One very interesting piece of information I found out during the TTA and Ensembling work, I discovered that merging output grids always produced better results than appending output boxes togethor. If you look at the YOLOv5 ensembling module you will see that there are 3 options: https://github.com/ultralytics/yolov5/blob/cab36f72a852ef00e8b42d3283ba9b2fc757b17f/models/experimental.py#L117-L129

If there was a way to mean() TTA output grids the way that mean ensemble works, this might produce the best results, but it is very complicated due to the varying output shapes unfortunately, so abandoned this effort.

Zzh-tju commented 4 years ago

@glenn-jocher wait a second, why do TTA output grids have different shape of outputs?

Zzh-tju commented 4 years ago

@glenn-jocher And I did saw an improvement when merging two 0.8 IoU boxes rather than two 0.65 boxes.

glenn-jocher commented 4 years ago

@Zzh-tju ensemble output grids will have the same shape, for example if you run both YOLOv5s and YOLOv5m at the same image size, the 3 output grids from YOLOv5s are the same size as from YOLOv5m.

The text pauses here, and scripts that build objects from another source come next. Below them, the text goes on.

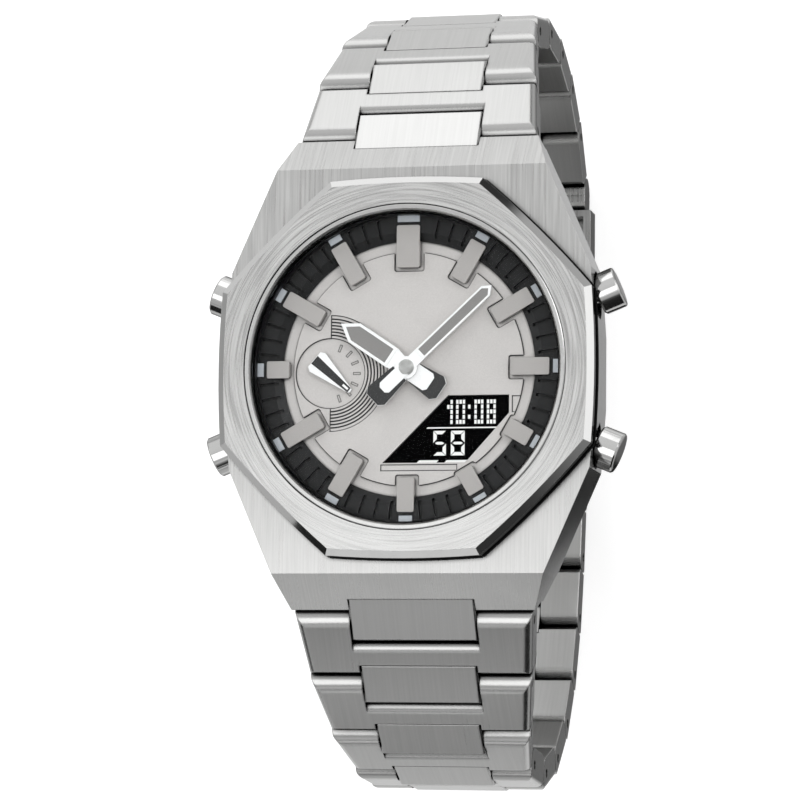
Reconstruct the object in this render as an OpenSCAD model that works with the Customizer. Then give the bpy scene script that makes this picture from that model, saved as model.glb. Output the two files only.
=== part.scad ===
// Sports watch on its closed steel bracelet, millimetres.
// Dial up is +Z, twelve o'clock is +Y, three o'clock is +X.
// The watch stands on its folded clasp, whose outer face is the plane z = 0.

/* [Bezel and glass] */

// Width of the octagonal bezel across two opposite sides
bezel_w = 42; // [41.4:0.1:43]
// Width of the polished bevel around the bezel
bezel_bevel = 0.75; // [0.6:0.05:1.2]
// Height of the bezel above the case
bezel_h = 2.7; // [2.4:0.1:3]
// Bulge of each bezel side, as the radius of its curve
side_radius = 110; // [80:5:300]
// Radius of the dial opening, inside the polished ring
opening_r = 17.1; // [16.8:0.05:17.3]
// Width of the polished ring around the glass
ring_w = 0.9; // [0.8:0.05:1]
// Thickness of the glass
glass_t = 1.0; // [0.8:0.05:1.05]

/* [Case] */

// Half length of the case, up to the end of its horns
case_end_y = 26.3; // [26:0.1:26.6]
// Half length of the flat top of the case
ridge_y = 22.5; // [22.2:0.1:23]
// Half width of the flat top at its end
ridge_x = 15.2; // [14.6:0.1:15.6]
// Wall of the case middle outside its cavity, up to the back screws
screw_wall = 1.25; // [1.1:0.05:1.4]
// Half width of the case at the end of its horns
horn_x = 13.7; // [13.4:0.1:14]
// Half width of the case at its middle
waist_x = 20.7; // [20.4:0.1:21]
// Height of the case middle
case_h = 8.2; // [8:0.1:9]
// Thickness of the case back
back_t = 1.2; // [1:0.1:1.6]

/* [Dial] */

// Width of the grooved ring around the dial, with its slope
groove_ring_w = 2.95; // [2.7:0.05:3.1]
// Width of the slope on the inner side of the grooved ring
ring_slope_w = 0.95; // [0.8:0.05:1.1]
// Width of the low step between the raised middle and the grooved ring
step_w = 1.25; // [1.1:0.05:1.4]
// Width of the hour markers
marker_w = 1.9; // [1.7:0.1:2.2]
// Width of the marker at twelve
marker_12_w = 2.6; // [2.2:0.1:2.8]
// Radius of the small day dial
day_r = 3.95; // [3.7:0.05:4.1]
// Outer radius of the grooved fan beside the day dial
fan_r = 6.5; // [6.2:0.05:6.6]
// Distance of the small day dial from the centre
day_x = 8.8; // [8.6:0.1:9]

/* [Hands] */

// Length of the minute hand
minute_len = 13.0; // [12:0.1:13.4]
// Width of the minute hand
minute_w = 1.45; // [1.3:0.05:1.6]
// Length of the hour hand
hour_len = 9.0; // [8:0.1:9.2]
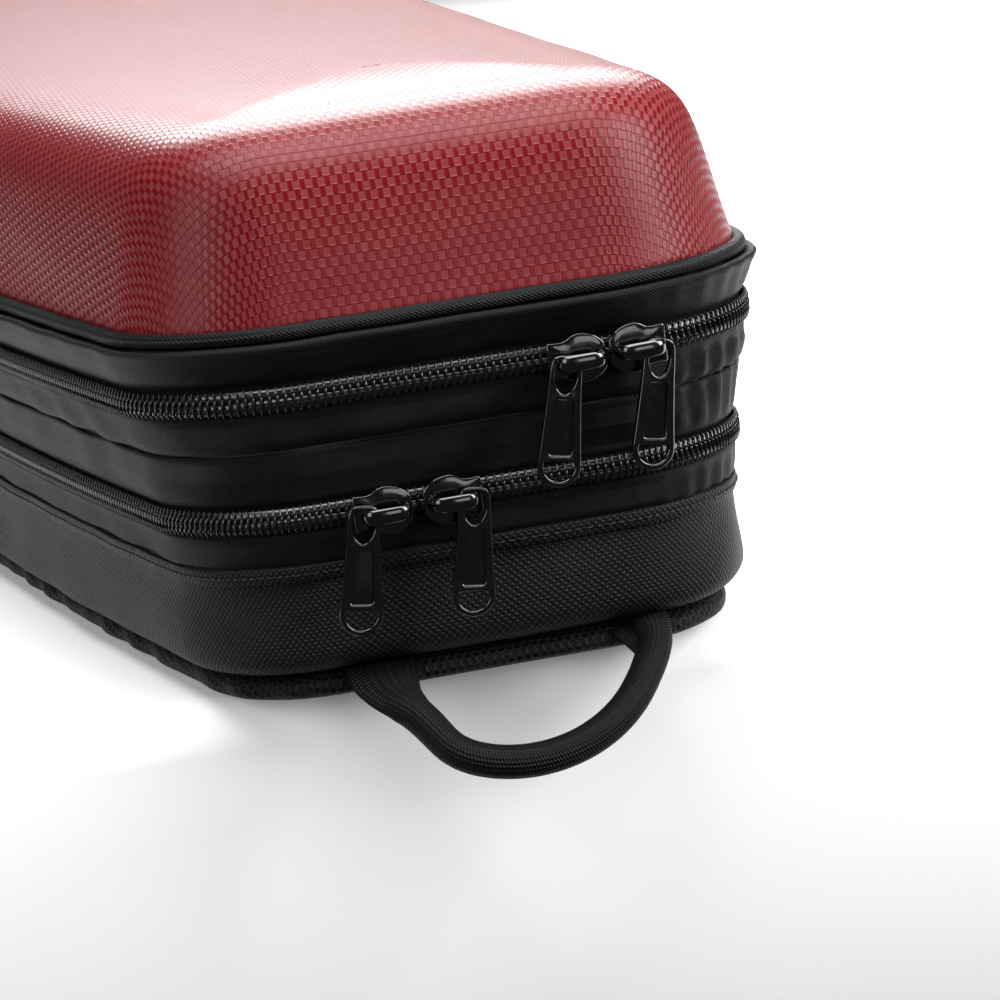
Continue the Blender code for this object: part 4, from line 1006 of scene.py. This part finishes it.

TTA uses different inference sizes as part of it's augmentation, so naturally the output grids will change in size, and can no longer be directly meaned.

Hmm, interesting, 0.8 IoU is higher than I've ever tried. I think the more accurate the box regressions, the higher you can raise the IoU threshold. What was the improvement you saw using 0.8 IoU?

Zzh-tju commented 4 years ago

@glenn-jocher see the results in https://github.com/Zzh-tju/yolov5. weighted threshold is the merging threshold

Zzh-tju commented 4 years ago

@glenn-jocher mmexport1599542292807 Do you mean with input size change, the size of output grid map will change too?

glenn-jocher commented 4 years ago

@Zzh-tju yes. YOLOv5 strides are 8, 16, 32 on the small, medium and large object output layers. So a 640x640 image will have 3 output grids of size 20x20, 40x40, 80x80.

The same output grids for a 320x320 image are 10x10, 20x20, 40x40.